It is the best and the worst of times in the financial advisory business.

Things are probably going great in your practice today because investor confidence has been improving. But five or 10 years from now, a new generation of investors could wreck it.

Yes, asset growth is booming, but many financial planning broker-dealers are disappearing as they miss connecting with the next generation of investors.

That anomalous analysis was recently delivered by Pershing officials. They told hundreds of advisors and other financial professionals at the Discover 2014 conference in Manhattan on Monday that their business, along with that of their parent, BNY Mellon, has been strong after many fat years in the stock market. Yet all is not good in the business.
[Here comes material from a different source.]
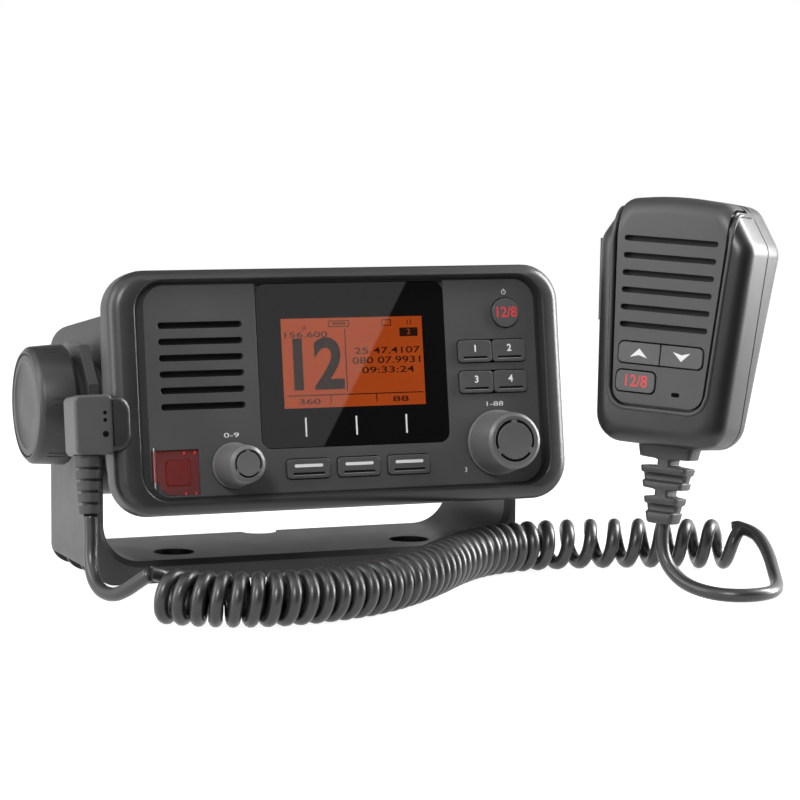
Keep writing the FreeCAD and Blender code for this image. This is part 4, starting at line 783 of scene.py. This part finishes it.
KNOB_RISE, KNOB_GAP, KNOB_BEVEL, KNOB_RING = 16.5, 0.9, 1.1, 0.7
for name, body, x, z, foot, cap in (("volume_knob", "volume_push", -42.5, -26.1, 8.05, 6.4),
                                    ("select_knob", "select_push", 57.8, -21.9, 11.8, 10.0)):
    front = -KNOB_RISE
    profile = [(-KNOB_GAP, foot - 1.2), (-KNOB_GAP, foot), (-KNOB_GAP - 1.0, foot),
               (-KNOB_GAP - 1.3, foot - 0.35), (front + KNOB_BEVEL, cap + 0.05),
               (front + KNOB_BEVEL - 0.3, cap - 0.05), (front + 0.25, cap - KNOB_BEVEL + 0.25),
               (front, cap - KNOB_BEVEL - 0.1), (front, cap * 0.775), (front + 0.08, cap * 0.76),
               (front + KNOB_RING, cap * 0.75), (front + KNOB_RING, cap * 0.67),
               (front + 0.08, cap * 0.66), (front, cap * 0.645), (front + 0.15, cap * 0.3),
               (front + 0.2, 0.02)]
    knob = turned(f"{name}_turning", profile, (x, 0, z), 0, control_skin, body)
    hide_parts(name)
print("control knobs turned")

# %% Thumb knobs of the bracket
GRIP_IN, GRIP_OUT, GRIP_R, GRIP_RIM, GRIP_CAP = 84.8, 99.0, 21.9, 21.1, 18.4
AXIS_BACK, AXIS_UP = 61.9, 0.0
RIDGE_PAIRS, RIDGE_APART, RIDGE_HALF = 6, 0.05, 0.0088
RIDGE_IN, RIDGE_OUT, RIDGE_DEPTHS = GRIP_IN + 3.5, GRIP_OUT - 4.5, (-0.3, 0.12)
GRIP_TAPER = 0.8 / (GRIP_OUT - GRIP_IN)
for side, hand in ((-1, "left"), (1, "right")):
    profile = [(GRIP_IN, 5), (GRIP_IN, GRIP_R - 1.6), (GRIP_IN + 0.5, GRIP_R - 0.5),
               (GRIP_IN + 1.4, GRIP_R), (GRIP_OUT - 1.9, GRIP_RIM + 0.05),
               (GRIP_OUT - 1.4, GRIP_RIM - 0.15), (GRIP_OUT - 0.3, GRIP_RIM - 1.3),
               (GRIP_OUT, GRIP_RIM - 1.7), (GRIP_OUT, GRIP_CAP + 0.35),
               (GRIP_OUT - 0.7, GRIP_CAP + 0.2), (GRIP_OUT - 0.7, GRIP_CAP),
               (GRIP_OUT - 0.15, GRIP_CAP - 0.25),
               (GRIP_OUT - 0.1, GRIP_CAP - 2.6), (GRIP_OUT - 0.35, GRIP_CAP - 3.0),
               (GRIP_OUT - 0.6, GRIP_CAP - 3.6), (GRIP_OUT - 0.5, 8), (GRIP_OUT - 0.45, 0.02)]
    knob = turned(f"{hand}_thumb_knob", profile, (0, AXIS_BACK, AXIS_UP), side, knob_skin,
                  f"{hand}_knob")
    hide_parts(f"{hand}_gimbal_knob", f"{hand}_knob_cap")
    points, faces = [], []
    for index in range(2 * RIDGE_PAIRS):
        pair, other = divmod(index, 2)
        middle = 2 * pi * (pair + 0.5) / RIDGE_PAIRS + pi / 2 + (RIDGE_APART if other else -RIDGE_APART)
        first, last = middle - RIDGE_HALF, middle + RIDGE_HALF
        for rise in RIDGE_DEPTHS:
            for away, spin in ((RIDGE_IN, first), (RIDGE_OUT, first), (RIDGE_OUT, last),
                               (RIDGE_IN, last)):
                radius = GRIP_R - GRIP_TAPER * (away - GRIP_IN) + rise
                points.append(placed(SET_FACE, (side * away, AXIS_BACK + radius * cos(spin),
                                                AXIS_UP + radius * sin(spin))))
        a = len(points) - 8
        faces += [(a, a + 1, a + 2, a + 3), (a + 4, a + 5, a + 6, a + 7)]
        faces += [(a + k, a + (k + 1) % 4, a + 4 + (k + 1) % 4, a + 4 + k) for k in range(4)]
    grips = mesh_piece(f"{hand}_thumb_ridges", points, faces, knob_skin)
    tidy_mesh(grips)
    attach(grips, f"{hand}_knob")
print("thumb knobs turned")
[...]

“Since 2007, a broker-dealer has been going out of business every two days,” said Jim Crowley, Pershing chief relationship manager.

What’s wrong?

Seventy percent of advisors, he added, “are ineffective in communicating their value proposition.”

The irony is financial advisors are today more needed than ever, with millions of would-be clients looking for advice. Still, there are many reasons why investors, especially younger ones, are not interested in your services. These include a generation gap as well as a failure to define your advisory practice and what it does. There is also a danger to advisory practices, Pershing officials warned, in the inability to pass advisory relationships from one generation to the next.

This is all happening in a brokerage/advisor world of creative destruction. It is one in which some firms are prospering at the same time other broker-dealers have been dying, Pershing officials said.

Nevertheless, they told the audience, retirement assets are booming and the need for their services is dramatically increasing. But how will advisors survive the coming transfer of wealth from one generation to the next as well as the millennials’ creation of wealth?